Prediction of gross calorific value of solid fuels from their proximate analysis using soft computing and regression analysis

Abstract

ABSTRACT The determination of gross calorific value (GCV) of solid fuel is important because GCV is frequently required in the design of most combustion and other thermal systems. However, experimental determination of GCV is time-consuming, which necessitated the development of different empirical equations to estimate GCV using the elemental composition of the solid fuels. With the growing popularity of empirical equations for estimation of GCV of solid fuels, there is a need to develop reliable and suitable models for the prediction of GCV of coal from the South African coalfields (SAC).

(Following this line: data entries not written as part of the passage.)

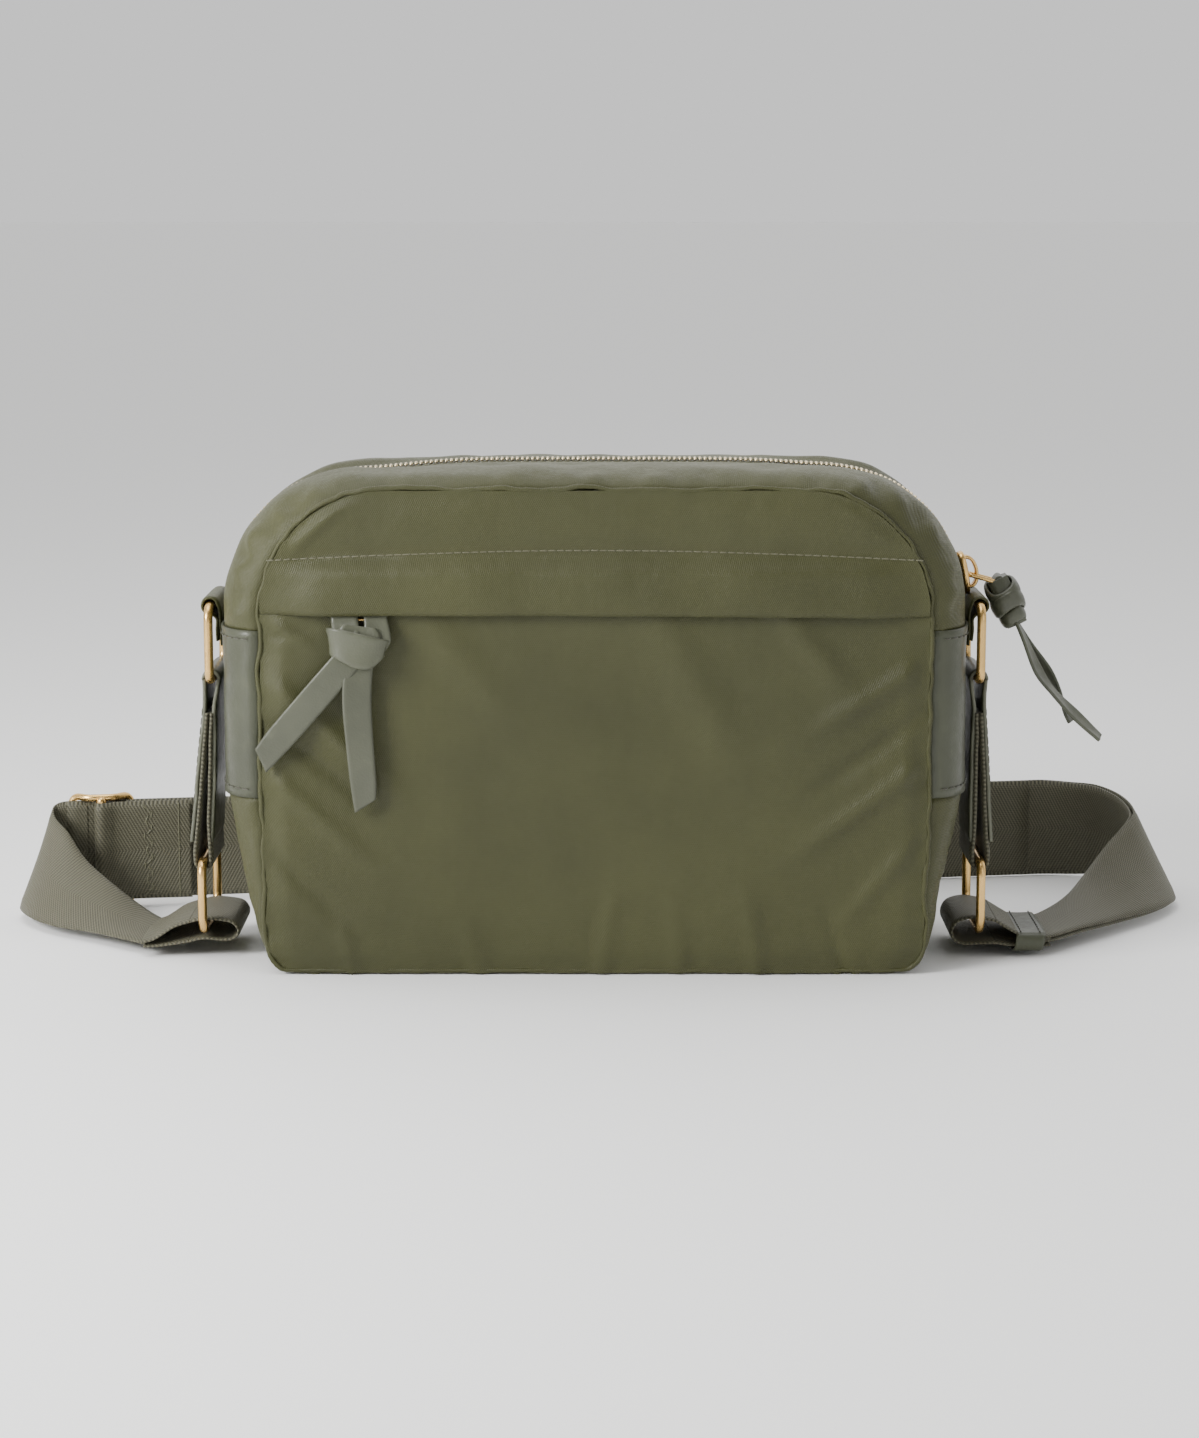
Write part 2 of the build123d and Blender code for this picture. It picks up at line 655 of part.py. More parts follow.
# ---- Adjuster on the band: end bars behind the running layer, centre bar in front of it ----
ADJUSTER_S = 13.0
ADJUSTER_HALF = 12.5
BAR = 2.4
BAR_RADIUS = 1.3
BAR_SHIFT = -3.85
adjuster_foot = BAND_START + BAND_WAY * ADJUSTER_S
ADJUSTER_LOW = 0.3
ADJUSTER_HIGH = 44.0


def adjuster_plane(z):
    """Level plane at height z, X along the band and Y away from the bag."""
    return Plane(origin=adjuster_foot + Vector(0, 0, z), x_dir=BAND_WAY, z_dir=(0, 0, 1))


with BuildPart() as adjuster_frame:
    for low in (ADJUSTER_LOW, ADJUSTER_HIGH - BAR):
        with BuildSketch(adjuster_plane(low)):
            with Locations((0, (1.0 + BAR - 5.6) / 2)):
                RectangleRounded(2 * ADJUSTER_HALF, 6.6 + BAR, 2.0)
        extrude(amount=BAR)
    with BuildSketch(adjuster_plane(ADJUSTER_LOW)):
        for end in (-1, 1):
            with Locations((end * (ADJUSTER_HALF - BAR / 2), 1.0 + BAR / 2)):
                Rectangle(BAR, BAR)
    extrude(amount=ADJUSTER_HIGH - ADJUSTER_LOW)
save(adjuster_frame, "adjuster_frame")

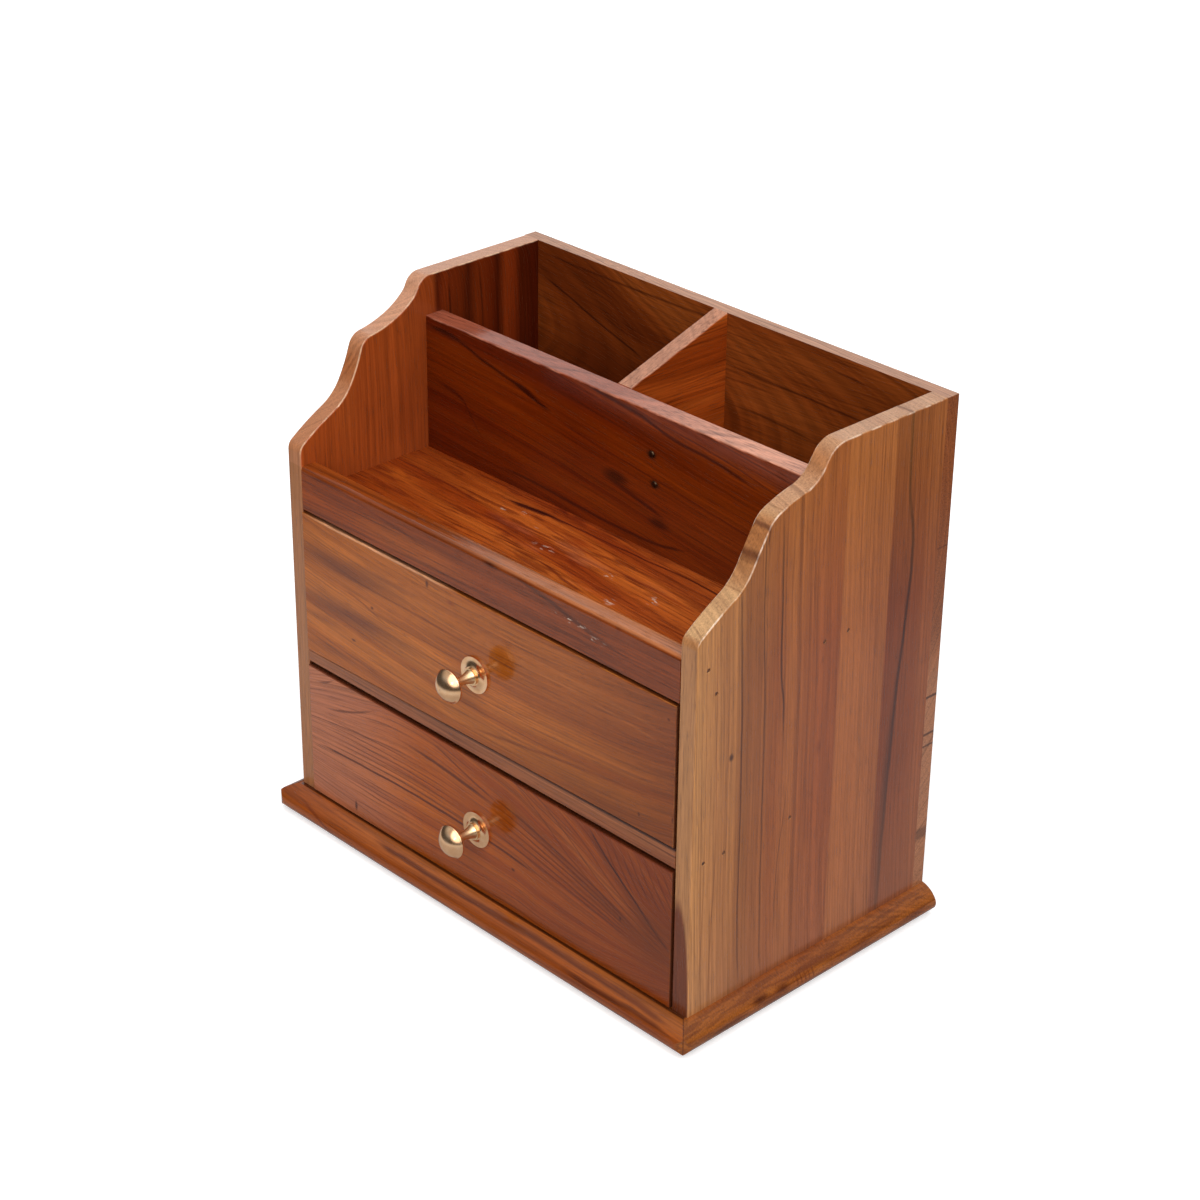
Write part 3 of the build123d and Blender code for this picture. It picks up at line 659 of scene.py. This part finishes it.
shelf.vein([(-53, -9.2), (-44, -8.8), (-34, -7.6), (-22, -5.8)], 2.6, tint(52, 12, 8), 0.95, 8)
shelf.vein([(-50, 2.6), (-40, 3.6), (-30, 2.2), (-20, -2)], 2.4, tint(88, 24, 8), 0.8, 6)
shelf.vein([(-100, -19), (-85, -18.5), (-70, -19.5), (-56, -20.5)], 1.3, tint(96, 26, 10), 0.7)
shelf.vein([(-30, -14), (0, -18), (30, -22), (60, -23), (90, -25)], 1.0, tint(104, 30, 12), 0.6)
shelf.vein([(0, -40), (12, -42), (24, -45), (40, -47)], 1.3, tint(84, 24, 10), 0.75, 8)
shelf.vein([(-95, -52), (-75, -51.4), (-55, -52)], 1.2, tint(96, 28, 12), 0.6, 8)
shelf.vein([(-40, -31), (-10, -34), (25, -38), (60, -42)], 0.9, tint(112, 34, 12), 0.5)
shelf.spot((1, -16), (11, 6), tint(132, 44, 14), 0.5, 0.0)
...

In this study, empirical models were developed to determine the relationship between the proximate analysis of coal with its GCV, using soft computing and regression analyses. A total of 32 coal samples were used to develop three empirical models based on soft computing techniques, namely; adaptive neuro-fuzzy inference system (ANFIS), artificial neural networks (ANN), and regression analysis using multilinear regression (MLR). The performances of the proposed models were evaluated using coefficient of determination (R2), mean absolute percentage error (MAPE), mean squared error (MSE) and variance accounted for (VAF). The R2, MAPE, MSE and VAF for the ANFIS are 99.92%, 2.0395%, 0.0778 and 99.918% while for the ANN, they are 99.71%, 2.863%, 0.2834 and 99.703%. The R2, MAPE, MSE and VAF for the MLR are 99.46%, 3.551%, 0.5127 and 99.460%. From the soft computing and regression analysis studies conducted, the ANFIS was found as the most suitable model for predicting the GCV for these coal samples.